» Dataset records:
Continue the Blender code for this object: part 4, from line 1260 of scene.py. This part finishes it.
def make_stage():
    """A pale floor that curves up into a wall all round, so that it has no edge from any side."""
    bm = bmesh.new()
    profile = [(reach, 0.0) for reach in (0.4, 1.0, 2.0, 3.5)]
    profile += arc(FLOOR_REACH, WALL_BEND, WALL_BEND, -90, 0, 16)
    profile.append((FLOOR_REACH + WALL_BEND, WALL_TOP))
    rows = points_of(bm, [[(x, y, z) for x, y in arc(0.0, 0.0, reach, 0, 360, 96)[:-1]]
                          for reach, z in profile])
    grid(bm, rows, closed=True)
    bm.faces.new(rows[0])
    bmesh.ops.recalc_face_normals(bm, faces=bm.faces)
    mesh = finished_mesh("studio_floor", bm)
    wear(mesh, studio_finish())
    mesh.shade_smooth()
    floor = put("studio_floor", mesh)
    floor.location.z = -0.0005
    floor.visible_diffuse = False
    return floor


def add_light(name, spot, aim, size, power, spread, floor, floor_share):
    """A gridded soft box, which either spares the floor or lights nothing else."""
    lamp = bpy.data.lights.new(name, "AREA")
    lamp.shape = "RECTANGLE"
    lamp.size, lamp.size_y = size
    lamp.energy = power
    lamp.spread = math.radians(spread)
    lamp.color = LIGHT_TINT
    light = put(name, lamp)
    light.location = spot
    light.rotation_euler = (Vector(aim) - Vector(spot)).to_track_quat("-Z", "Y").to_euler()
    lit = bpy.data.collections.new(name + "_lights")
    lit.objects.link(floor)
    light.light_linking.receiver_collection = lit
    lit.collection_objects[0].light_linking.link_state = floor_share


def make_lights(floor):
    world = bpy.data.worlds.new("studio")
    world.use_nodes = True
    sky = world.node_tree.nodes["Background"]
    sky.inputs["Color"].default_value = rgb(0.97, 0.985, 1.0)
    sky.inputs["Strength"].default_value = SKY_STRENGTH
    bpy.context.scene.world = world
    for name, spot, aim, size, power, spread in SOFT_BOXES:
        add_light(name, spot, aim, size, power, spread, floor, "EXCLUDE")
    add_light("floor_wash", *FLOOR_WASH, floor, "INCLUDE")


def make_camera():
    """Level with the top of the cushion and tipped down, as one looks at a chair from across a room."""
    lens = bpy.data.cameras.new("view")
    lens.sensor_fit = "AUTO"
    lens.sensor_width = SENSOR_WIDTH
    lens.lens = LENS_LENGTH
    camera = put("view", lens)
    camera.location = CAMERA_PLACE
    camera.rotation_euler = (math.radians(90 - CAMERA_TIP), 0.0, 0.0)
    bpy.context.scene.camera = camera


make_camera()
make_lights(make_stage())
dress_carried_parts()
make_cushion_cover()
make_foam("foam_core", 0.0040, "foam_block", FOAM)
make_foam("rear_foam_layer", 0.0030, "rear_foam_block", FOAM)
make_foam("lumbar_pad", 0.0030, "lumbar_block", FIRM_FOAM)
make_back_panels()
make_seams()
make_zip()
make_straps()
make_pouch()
* * *
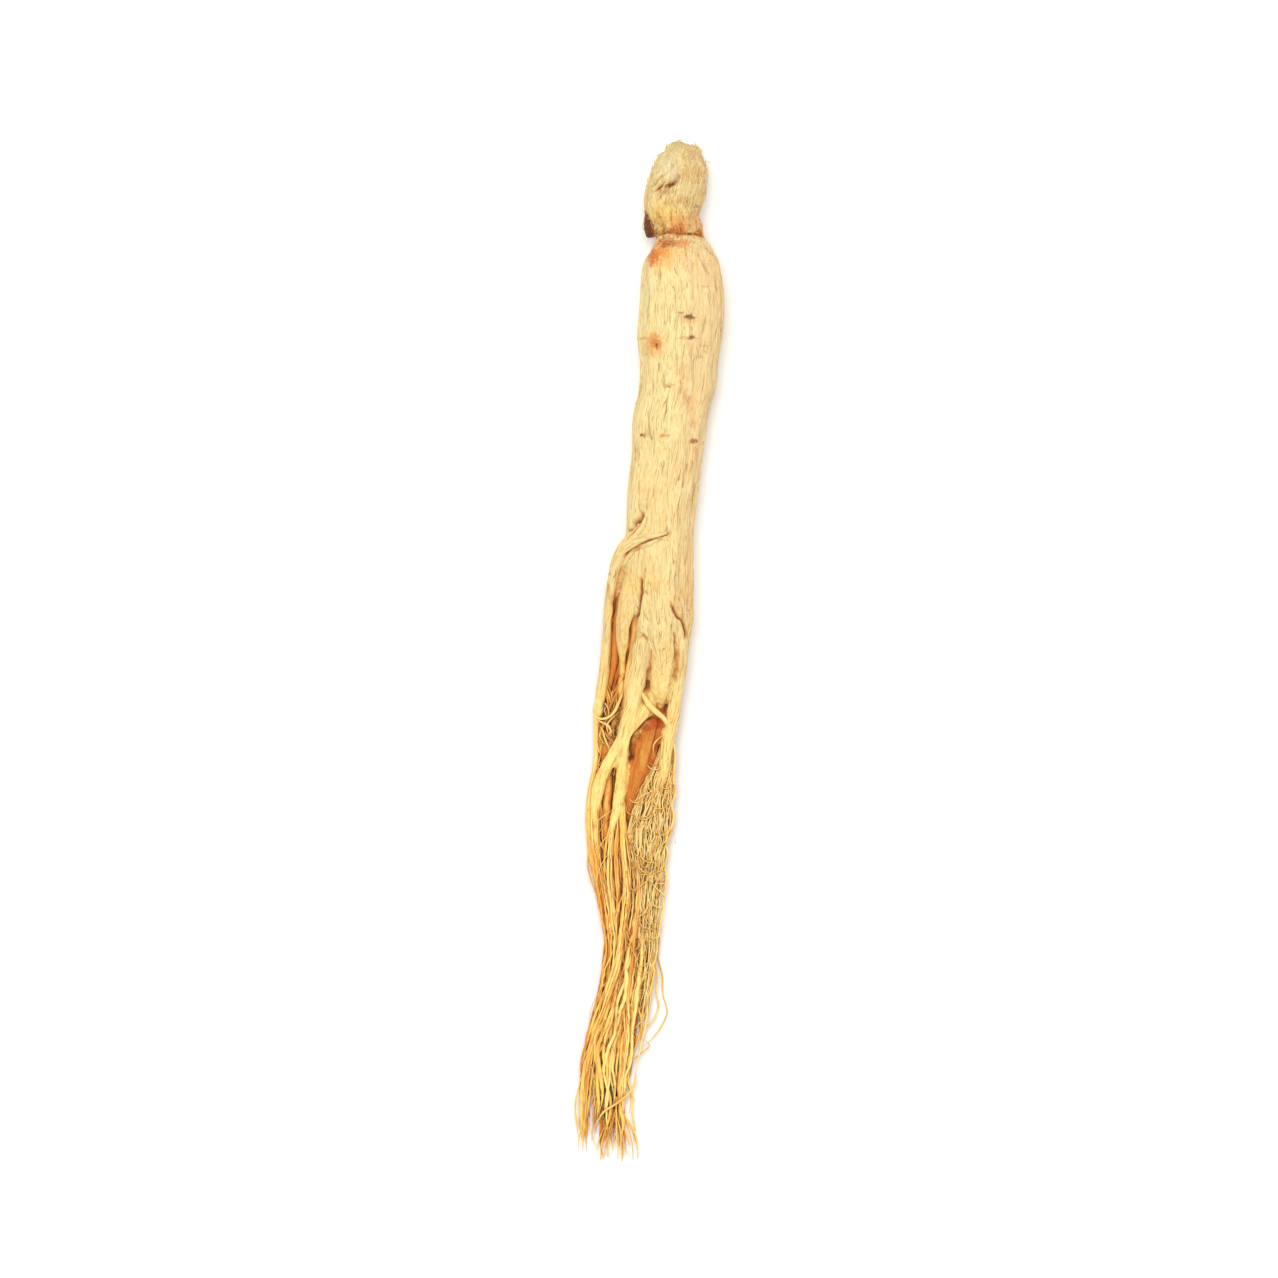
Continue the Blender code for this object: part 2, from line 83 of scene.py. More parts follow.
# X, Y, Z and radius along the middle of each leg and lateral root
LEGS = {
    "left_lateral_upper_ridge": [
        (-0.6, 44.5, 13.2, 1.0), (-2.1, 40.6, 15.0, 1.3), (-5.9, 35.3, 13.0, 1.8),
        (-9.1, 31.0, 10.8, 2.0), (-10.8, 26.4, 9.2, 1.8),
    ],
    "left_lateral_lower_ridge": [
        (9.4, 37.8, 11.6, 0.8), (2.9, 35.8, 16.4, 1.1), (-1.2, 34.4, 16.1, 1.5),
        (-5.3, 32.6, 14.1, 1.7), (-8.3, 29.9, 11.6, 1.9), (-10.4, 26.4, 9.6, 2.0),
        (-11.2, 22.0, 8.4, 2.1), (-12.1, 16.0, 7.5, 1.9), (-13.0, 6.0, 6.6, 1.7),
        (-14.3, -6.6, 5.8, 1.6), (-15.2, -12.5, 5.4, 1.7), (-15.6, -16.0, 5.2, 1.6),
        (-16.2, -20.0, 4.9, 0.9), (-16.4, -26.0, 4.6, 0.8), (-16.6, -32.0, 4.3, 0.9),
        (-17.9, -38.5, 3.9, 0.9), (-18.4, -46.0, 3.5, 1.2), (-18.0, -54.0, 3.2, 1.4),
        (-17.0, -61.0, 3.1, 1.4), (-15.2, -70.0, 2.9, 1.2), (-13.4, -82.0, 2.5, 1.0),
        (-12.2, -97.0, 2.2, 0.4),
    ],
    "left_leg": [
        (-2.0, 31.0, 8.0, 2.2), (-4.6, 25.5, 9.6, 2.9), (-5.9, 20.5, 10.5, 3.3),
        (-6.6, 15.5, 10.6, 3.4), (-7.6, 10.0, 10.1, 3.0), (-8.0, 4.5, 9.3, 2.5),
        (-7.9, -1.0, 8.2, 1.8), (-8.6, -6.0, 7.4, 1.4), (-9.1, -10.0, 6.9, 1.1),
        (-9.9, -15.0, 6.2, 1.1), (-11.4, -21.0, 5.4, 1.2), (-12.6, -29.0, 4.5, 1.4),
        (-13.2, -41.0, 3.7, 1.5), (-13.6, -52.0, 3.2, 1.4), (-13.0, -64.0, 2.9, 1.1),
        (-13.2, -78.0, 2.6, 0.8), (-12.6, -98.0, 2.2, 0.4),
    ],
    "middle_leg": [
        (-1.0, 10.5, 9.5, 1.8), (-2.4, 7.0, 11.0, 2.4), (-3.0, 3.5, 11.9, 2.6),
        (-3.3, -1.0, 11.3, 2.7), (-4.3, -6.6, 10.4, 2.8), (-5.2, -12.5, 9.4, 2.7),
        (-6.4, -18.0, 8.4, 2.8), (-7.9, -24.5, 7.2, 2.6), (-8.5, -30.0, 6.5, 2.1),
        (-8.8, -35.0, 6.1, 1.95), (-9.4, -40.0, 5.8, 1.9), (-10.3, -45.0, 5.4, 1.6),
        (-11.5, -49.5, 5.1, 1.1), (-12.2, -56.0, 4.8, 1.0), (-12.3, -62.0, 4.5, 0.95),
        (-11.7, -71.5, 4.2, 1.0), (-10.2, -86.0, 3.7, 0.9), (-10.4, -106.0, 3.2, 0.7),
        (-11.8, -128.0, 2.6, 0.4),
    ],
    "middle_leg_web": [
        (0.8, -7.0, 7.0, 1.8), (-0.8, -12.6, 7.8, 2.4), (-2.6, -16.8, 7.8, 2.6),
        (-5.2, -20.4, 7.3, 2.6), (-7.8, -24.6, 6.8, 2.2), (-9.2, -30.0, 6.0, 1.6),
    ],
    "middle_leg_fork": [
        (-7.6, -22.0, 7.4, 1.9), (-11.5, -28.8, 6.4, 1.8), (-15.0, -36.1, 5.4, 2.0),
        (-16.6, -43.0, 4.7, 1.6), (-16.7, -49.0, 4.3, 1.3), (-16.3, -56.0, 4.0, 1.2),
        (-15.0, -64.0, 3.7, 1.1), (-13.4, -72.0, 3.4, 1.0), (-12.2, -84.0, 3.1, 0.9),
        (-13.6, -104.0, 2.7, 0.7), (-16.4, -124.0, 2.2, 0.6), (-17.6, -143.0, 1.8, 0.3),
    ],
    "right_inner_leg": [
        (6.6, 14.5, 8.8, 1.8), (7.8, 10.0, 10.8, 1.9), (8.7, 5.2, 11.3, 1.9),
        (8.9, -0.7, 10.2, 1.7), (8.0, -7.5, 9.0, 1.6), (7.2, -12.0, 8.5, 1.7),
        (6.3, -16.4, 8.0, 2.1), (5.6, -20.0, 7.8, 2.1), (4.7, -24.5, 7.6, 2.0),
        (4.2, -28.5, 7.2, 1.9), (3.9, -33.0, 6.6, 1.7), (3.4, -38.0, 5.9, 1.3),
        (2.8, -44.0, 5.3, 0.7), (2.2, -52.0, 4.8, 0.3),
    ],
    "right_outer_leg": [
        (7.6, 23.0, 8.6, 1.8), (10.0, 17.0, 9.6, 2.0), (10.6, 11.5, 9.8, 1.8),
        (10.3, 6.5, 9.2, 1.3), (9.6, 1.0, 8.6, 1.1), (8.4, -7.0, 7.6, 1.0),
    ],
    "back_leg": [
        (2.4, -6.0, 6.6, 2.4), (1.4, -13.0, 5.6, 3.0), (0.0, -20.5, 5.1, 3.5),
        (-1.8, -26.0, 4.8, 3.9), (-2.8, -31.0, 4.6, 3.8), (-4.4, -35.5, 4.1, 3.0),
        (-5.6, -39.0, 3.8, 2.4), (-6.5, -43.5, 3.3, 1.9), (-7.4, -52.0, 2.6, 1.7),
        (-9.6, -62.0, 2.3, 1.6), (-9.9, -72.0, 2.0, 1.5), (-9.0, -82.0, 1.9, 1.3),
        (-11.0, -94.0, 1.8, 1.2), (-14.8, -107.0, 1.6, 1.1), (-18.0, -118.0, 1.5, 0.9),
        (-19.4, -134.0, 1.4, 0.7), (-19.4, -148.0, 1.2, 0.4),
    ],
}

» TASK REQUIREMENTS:
Begin with the line containing "Continue the Blender code for this object: part 4, from", end with the line containing "lit.collection_objects[0].light_linking.link_state = floor_share", and repeat every line in that stretch exactly.

» WRITTEN REPLY:
Continue the Blender code for this object: part 4, from line 1260 of scene.py. This part finishes it.
def make_stage():
    """A pale floor that curves up into a wall all round, so that it has no edge from any side."""
    bm = bmesh.new()
    profile = [(reach, 0.0) for reach in (0.4, 1.0, 2.0, 3.5)]
    profile += arc(FLOOR_REACH, WALL_BEND, WALL_BEND, -90, 0, 16)
    profile.append((FLOOR_REACH + WALL_BEND, WALL_TOP))
    rows = points_of(bm, [[(x, y, z) for x, y in arc(0.0, 0.0, reach, 0, 360, 96)[:-1]]
                          for reach, z in profile])
    grid(bm, rows, closed=True)
    bm.faces.new(rows[0])
    bmesh.ops.recalc_face_normals(bm, faces=bm.faces)
    mesh = finished_mesh("studio_floor", bm)
    wear(mesh, studio_finish())
    mesh.shade_smooth()
    floor = put("studio_floor", mesh)
    floor.location.z = -0.0005
    floor.visible_diffuse = False
    return floor


def add_light(name, spot, aim, size, power, spread, floor, floor_share):
    """A gridded soft box, which either spares the floor or lights nothing else."""
    lamp = bpy.data.lights.new(name, "AREA")
    lamp.shape = "RECTANGLE"
    lamp.size, lamp.size_y = size
    lamp.energy = power
    lamp.spread = math.radians(spread)
    lamp.color = LIGHT_TINT
    light = put(name, lamp)
    light.location = spot
    light.rotation_euler = (Vector(aim) - Vector(spot)).to_track_quat("-Z", "Y").to_euler()
    lit = bpy.data.collections.new(name + "_lights")
    lit.objects.link(floor)
    light.light_linking.receiver_collection = lit
    lit.collection_objects[0].light_linking.link_state = floor_share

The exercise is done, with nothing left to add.